SOURCE DATA:
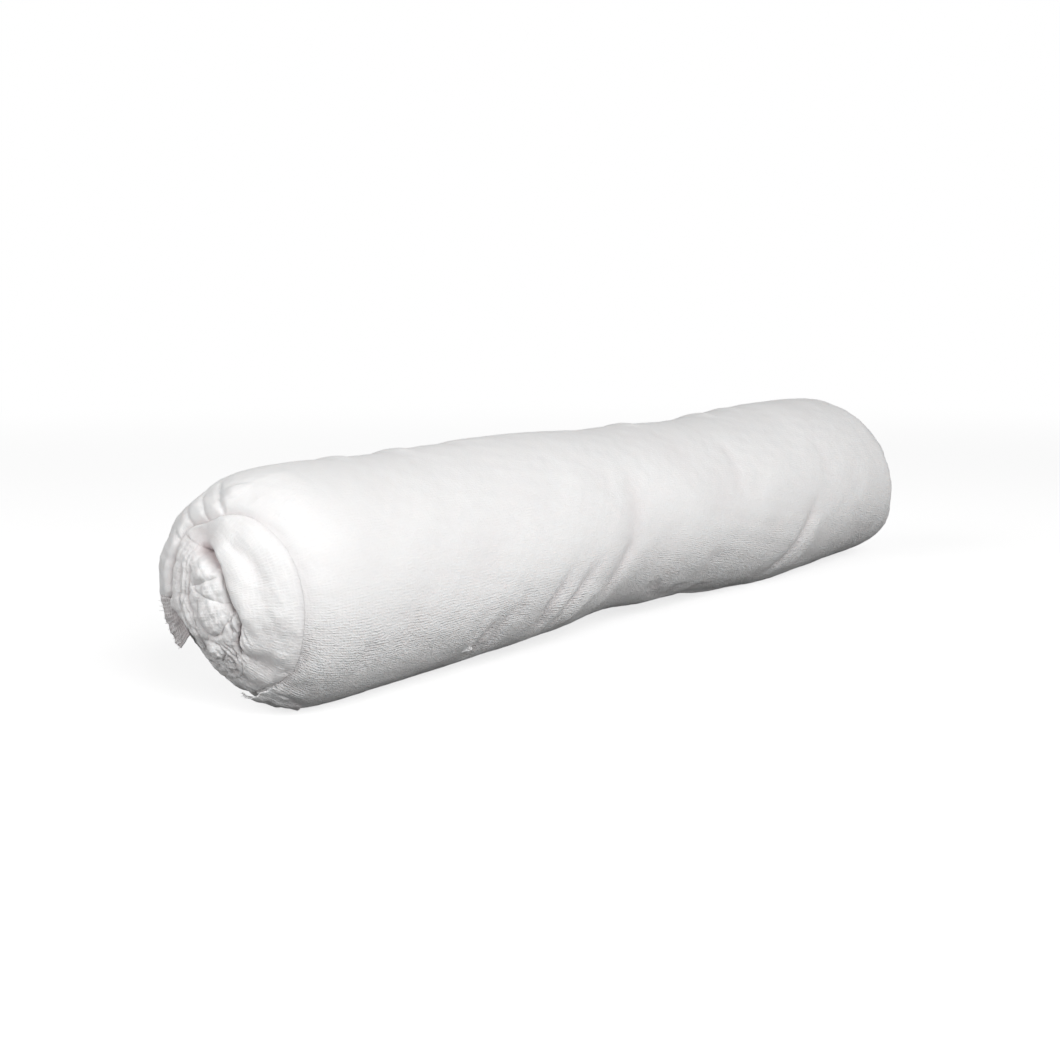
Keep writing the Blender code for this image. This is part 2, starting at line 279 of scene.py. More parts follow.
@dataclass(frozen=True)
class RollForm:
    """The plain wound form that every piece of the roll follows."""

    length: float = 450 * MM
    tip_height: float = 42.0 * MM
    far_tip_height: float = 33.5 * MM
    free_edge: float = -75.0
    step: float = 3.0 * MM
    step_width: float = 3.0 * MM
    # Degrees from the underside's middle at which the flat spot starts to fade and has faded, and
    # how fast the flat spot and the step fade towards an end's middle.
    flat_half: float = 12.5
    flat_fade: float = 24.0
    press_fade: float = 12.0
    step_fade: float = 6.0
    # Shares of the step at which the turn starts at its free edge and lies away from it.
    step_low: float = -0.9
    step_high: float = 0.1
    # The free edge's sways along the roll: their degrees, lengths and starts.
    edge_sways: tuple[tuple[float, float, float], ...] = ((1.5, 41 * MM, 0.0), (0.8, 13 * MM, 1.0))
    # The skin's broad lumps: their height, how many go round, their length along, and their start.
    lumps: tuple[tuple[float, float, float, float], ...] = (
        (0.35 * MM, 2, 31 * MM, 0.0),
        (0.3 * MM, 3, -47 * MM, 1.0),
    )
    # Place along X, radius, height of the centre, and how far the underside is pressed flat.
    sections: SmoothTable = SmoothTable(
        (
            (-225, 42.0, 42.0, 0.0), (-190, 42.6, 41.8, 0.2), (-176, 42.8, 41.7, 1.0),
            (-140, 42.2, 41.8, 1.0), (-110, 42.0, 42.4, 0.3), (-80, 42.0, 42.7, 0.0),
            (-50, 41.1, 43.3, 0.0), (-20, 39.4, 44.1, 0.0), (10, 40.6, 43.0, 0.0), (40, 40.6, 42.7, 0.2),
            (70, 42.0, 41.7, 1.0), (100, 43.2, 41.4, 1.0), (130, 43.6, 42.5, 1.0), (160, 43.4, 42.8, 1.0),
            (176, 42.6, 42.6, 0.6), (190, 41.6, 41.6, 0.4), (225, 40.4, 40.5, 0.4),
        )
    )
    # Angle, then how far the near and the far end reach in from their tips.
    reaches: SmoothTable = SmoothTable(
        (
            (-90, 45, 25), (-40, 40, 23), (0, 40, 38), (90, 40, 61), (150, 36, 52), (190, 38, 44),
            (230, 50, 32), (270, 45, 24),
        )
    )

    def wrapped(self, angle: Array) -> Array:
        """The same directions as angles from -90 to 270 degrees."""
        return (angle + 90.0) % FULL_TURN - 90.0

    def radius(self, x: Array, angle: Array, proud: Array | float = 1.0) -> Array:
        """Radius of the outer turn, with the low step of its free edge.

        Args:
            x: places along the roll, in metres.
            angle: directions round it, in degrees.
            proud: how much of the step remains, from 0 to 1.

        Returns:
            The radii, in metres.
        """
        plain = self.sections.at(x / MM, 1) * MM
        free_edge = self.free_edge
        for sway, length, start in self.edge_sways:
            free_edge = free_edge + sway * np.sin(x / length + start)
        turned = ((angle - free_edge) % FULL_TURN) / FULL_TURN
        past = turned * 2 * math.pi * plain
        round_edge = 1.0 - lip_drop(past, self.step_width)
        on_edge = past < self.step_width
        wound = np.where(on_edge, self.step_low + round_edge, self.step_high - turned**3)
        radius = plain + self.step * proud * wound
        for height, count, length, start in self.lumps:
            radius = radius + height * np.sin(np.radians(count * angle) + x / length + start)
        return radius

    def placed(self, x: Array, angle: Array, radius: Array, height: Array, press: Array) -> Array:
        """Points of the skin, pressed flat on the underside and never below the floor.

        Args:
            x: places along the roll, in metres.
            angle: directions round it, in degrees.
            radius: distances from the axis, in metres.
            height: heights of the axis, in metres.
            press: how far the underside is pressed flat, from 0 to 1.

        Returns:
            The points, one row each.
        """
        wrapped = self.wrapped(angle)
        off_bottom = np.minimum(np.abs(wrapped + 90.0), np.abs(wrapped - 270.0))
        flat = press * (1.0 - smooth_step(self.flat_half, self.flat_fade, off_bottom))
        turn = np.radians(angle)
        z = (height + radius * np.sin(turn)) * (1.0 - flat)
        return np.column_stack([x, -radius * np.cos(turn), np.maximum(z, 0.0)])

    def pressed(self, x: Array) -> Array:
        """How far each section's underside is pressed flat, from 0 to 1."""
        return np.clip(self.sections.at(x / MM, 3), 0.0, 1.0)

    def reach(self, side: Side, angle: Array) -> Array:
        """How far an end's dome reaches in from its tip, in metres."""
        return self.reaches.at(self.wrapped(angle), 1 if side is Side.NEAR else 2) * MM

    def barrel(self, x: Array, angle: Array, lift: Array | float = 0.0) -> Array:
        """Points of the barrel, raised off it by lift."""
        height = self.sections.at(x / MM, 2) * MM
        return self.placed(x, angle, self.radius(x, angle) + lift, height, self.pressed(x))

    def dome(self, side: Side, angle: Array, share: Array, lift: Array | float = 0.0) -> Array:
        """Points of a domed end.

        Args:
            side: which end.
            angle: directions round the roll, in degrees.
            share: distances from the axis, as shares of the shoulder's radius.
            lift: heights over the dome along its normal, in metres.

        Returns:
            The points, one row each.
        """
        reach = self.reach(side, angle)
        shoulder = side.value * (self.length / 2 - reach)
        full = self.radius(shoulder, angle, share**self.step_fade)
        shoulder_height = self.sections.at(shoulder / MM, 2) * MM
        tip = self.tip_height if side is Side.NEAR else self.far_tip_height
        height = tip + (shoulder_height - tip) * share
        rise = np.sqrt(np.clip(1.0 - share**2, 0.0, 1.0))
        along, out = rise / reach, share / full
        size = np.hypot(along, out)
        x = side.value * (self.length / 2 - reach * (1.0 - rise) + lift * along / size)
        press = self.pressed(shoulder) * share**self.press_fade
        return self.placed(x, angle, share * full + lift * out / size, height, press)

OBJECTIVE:
Write the material out exactly, with nothing left out.

THE RESPONSE:
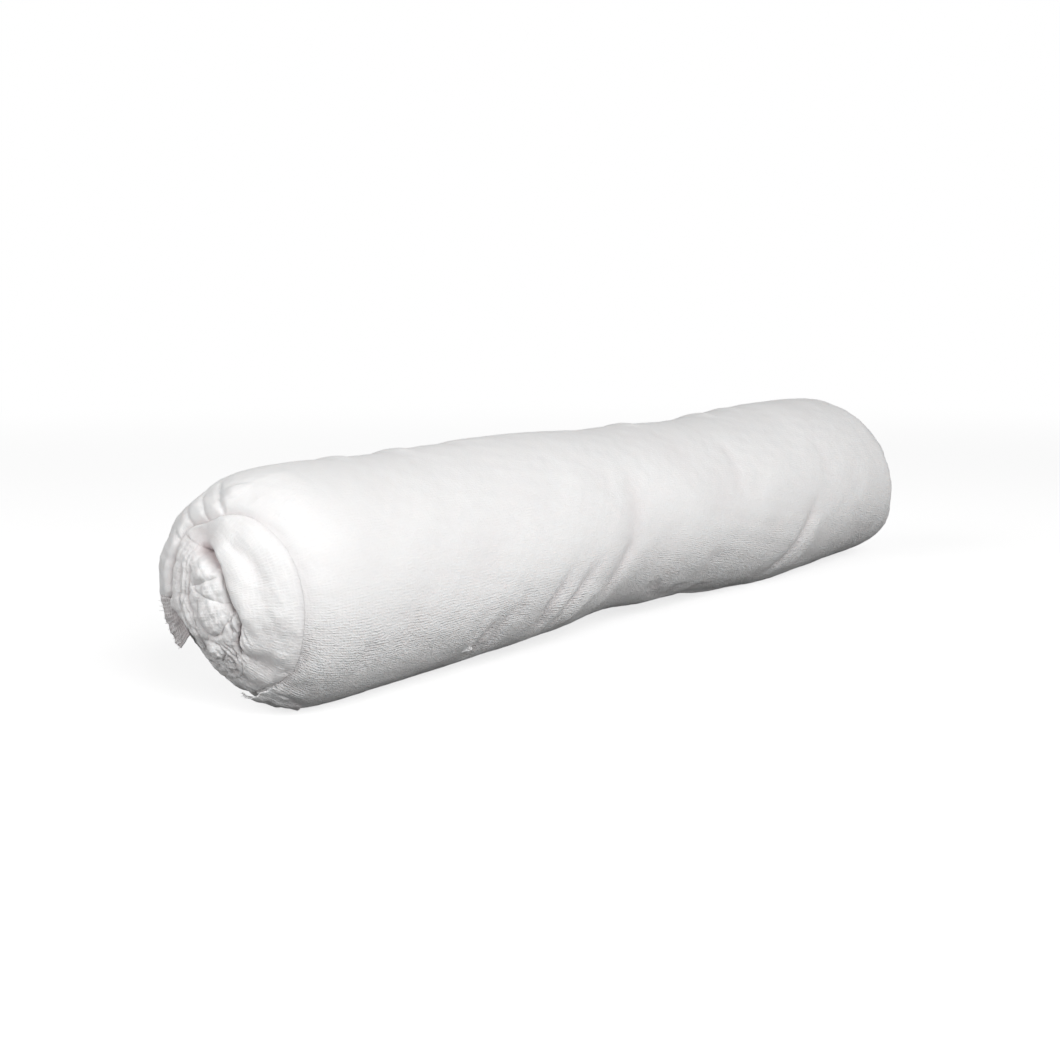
Keep writing the Blender code for this image. This is part 2, starting at line 279 of scene.py. More parts follow.
@dataclass(frozen=True)
class RollForm:
    """The plain wound form that every piece of the roll follows."""

    length: float = 450 * MM
    tip_height: float = 42.0 * MM
    far_tip_height: float = 33.5 * MM
    free_edge: float = -75.0
    step: float = 3.0 * MM
    step_width: float = 3.0 * MM
    # Degrees from the underside's middle at which the flat spot starts to fade and has faded, and
    # how fast the flat spot and the step fade towards an end's middle.
    flat_half: float = 12.5
    flat_fade: float = 24.0
    press_fade: float = 12.0
    step_fade: float = 6.0
    # Shares of the step at which the turn starts at its free edge and lies away from it.
    step_low: float = -0.9
    step_high: float = 0.1
    # The free edge's sways along the roll: their degrees, lengths and starts.
    edge_sways: tuple[tuple[float, float, float], ...] = ((1.5, 41 * MM, 0.0), (0.8, 13 * MM, 1.0))
    # The skin's broad lumps: their height, how many go round, their length along, and their start.
    lumps: tuple[tuple[float, float, float, float], ...] = (
        (0.35 * MM, 2, 31 * MM, 0.0),
        (0.3 * MM, 3, -47 * MM, 1.0),
    )
    # Place along X, radius, height of the centre, and how far the underside is pressed flat.
    sections: SmoothTable = SmoothTable(
        (
            (-225, 42.0, 42.0, 0.0), (-190, 42.6, 41.8, 0.2), (-176, 42.8, 41.7, 1.0),
            (-140, 42.2, 41.8, 1.0), (-110, 42.0, 42.4, 0.3), (-80, 42.0, 42.7, 0.0),
            (-50, 41.1, 43.3, 0.0), (-20, 39.4, 44.1, 0.0), (10, 40.6, 43.0, 0.0), (40, 40.6, 42.7, 0.2),
            (70, 42.0, 41.7, 1.0), (100, 43.2, 41.4, 1.0), (130, 43.6, 42.5, 1.0), (160, 43.4, 42.8, 1.0),
            (176, 42.6, 42.6, 0.6), (190, 41.6, 41.6, 0.4), (225, 40.4, 40.5, 0.4),
        )
    )
    # Angle, then how far the near and the far end reach in from their tips.
    reaches: SmoothTable = SmoothTable(
        (
            (-90, 45, 25), (-40, 40, 23), (0, 40, 38), (90, 40, 61), (150, 36, 52), (190, 38, 44),
            (230, 50, 32), (270, 45, 24),
        )
    )

    def wrapped(self, angle: Array) -> Array:
        """The same directions as angles from -90 to 270 degrees."""
        return (angle + 90.0) % FULL_TURN - 90.0

    def radius(self, x: Array, angle: Array, proud: Array | float = 1.0) -> Array:
        """Radius of the outer turn, with the low step of its free edge.

        Args:
            x: places along the roll, in metres.
            angle: directions round it, in degrees.
            proud: how much of the step remains, from 0 to 1.

        Returns:
            The radii, in metres.
        """
        plain = self.sections.at(x / MM, 1) * MM
        free_edge = self.free_edge
        for sway, length, start in self.edge_sways:
            free_edge = free_edge + sway * np.sin(x / length + start)
        turned = ((angle - free_edge) % FULL_TURN) / FULL_TURN
        past = turned * 2 * math.pi * plain
        round_edge = 1.0 - lip_drop(past, self.step_width)
        on_edge = past < self.step_width
        wound = np.where(on_edge, self.step_low + round_edge, self.step_high - turned**3)
        radius = plain + self.step * proud * wound
        for height, count, length, start in self.lumps:
            radius = radius + height * np.sin(np.radians(count * angle) + x / length + start)
        return radius

    def placed(self, x: Array, angle: Array, radius: Array, height: Array, press: Array) -> Array:
        """Points of the skin, pressed flat on the underside and never below the floor.

        Args:
            x: places along the roll, in metres.
            angle: directions round it, in degrees.
            radius: distances from the axis, in metres.
            height: heights of the axis, in metres.
            press: how far the underside is pressed flat, from 0 to 1.

        Returns:
            The points, one row each.
        """
        wrapped = self.wrapped(angle)
        off_bottom = np.minimum(np.abs(wrapped + 90.0), np.abs(wrapped - 270.0))
        flat = press * (1.0 - smooth_step(self.flat_half, self.flat_fade, off_bottom))
        turn = np.radians(angle)
        z = (height + radius * np.sin(turn)) * (1.0 - flat)
        return np.column_stack([x, -radius * np.cos(turn), np.maximum(z, 0.0)])

    def pressed(self, x: Array) -> Array:
        """How far each section's underside is pressed flat, from 0 to 1."""
        return np.clip(self.sections.at(x / MM, 3), 0.0, 1.0)

    def reach(self, side: Side, angle: Array) -> Array:
        """How far an end's dome reaches in from its tip, in metres."""
        return self.reaches.at(self.wrapped(angle), 1 if side is Side.NEAR else 2) * MM

    def barrel(self, x: Array, angle: Array, lift: Array | float = 0.0) -> Array:
        """Points of the barrel, raised off it by lift."""
        height = self.sections.at(x / MM, 2) * MM
        return self.placed(x, angle, self.radius(x, angle) + lift, height, self.pressed(x))

    def dome(self, side: Side, angle: Array, share: Array, lift: Array | float = 0.0) -> Array:
        """Points of a domed end.

        Args:
            side: which end.
            angle: directions round the roll, in degrees.
            share: distances from the axis, as shares of the shoulder's radius.
            lift: heights over the dome along its normal, in metres.

        Returns:
            The points, one row each.
        """
        reach = self.reach(side, angle)
        shoulder = side.value * (self.length / 2 - reach)
        full = self.radius(shoulder, angle, share**self.step_fade)
        shoulder_height = self.sections.at(shoulder / MM, 2) * MM
        tip = self.tip_height if side is Side.NEAR else self.far_tip_height
        height = tip + (shoulder_height - tip) * share
        rise = np.sqrt(np.clip(1.0 - share**2, 0.0, 1.0))
        along, out = rise / reach, share / full
        size = np.hypot(along, out)
        x = side.value * (self.length / 2 - reach * (1.0 - rise) + lift * along / size)
        press = self.pressed(shoulder) * share**self.press_fade
        return self.placed(x, angle, share * full + lift * out / size, height, press)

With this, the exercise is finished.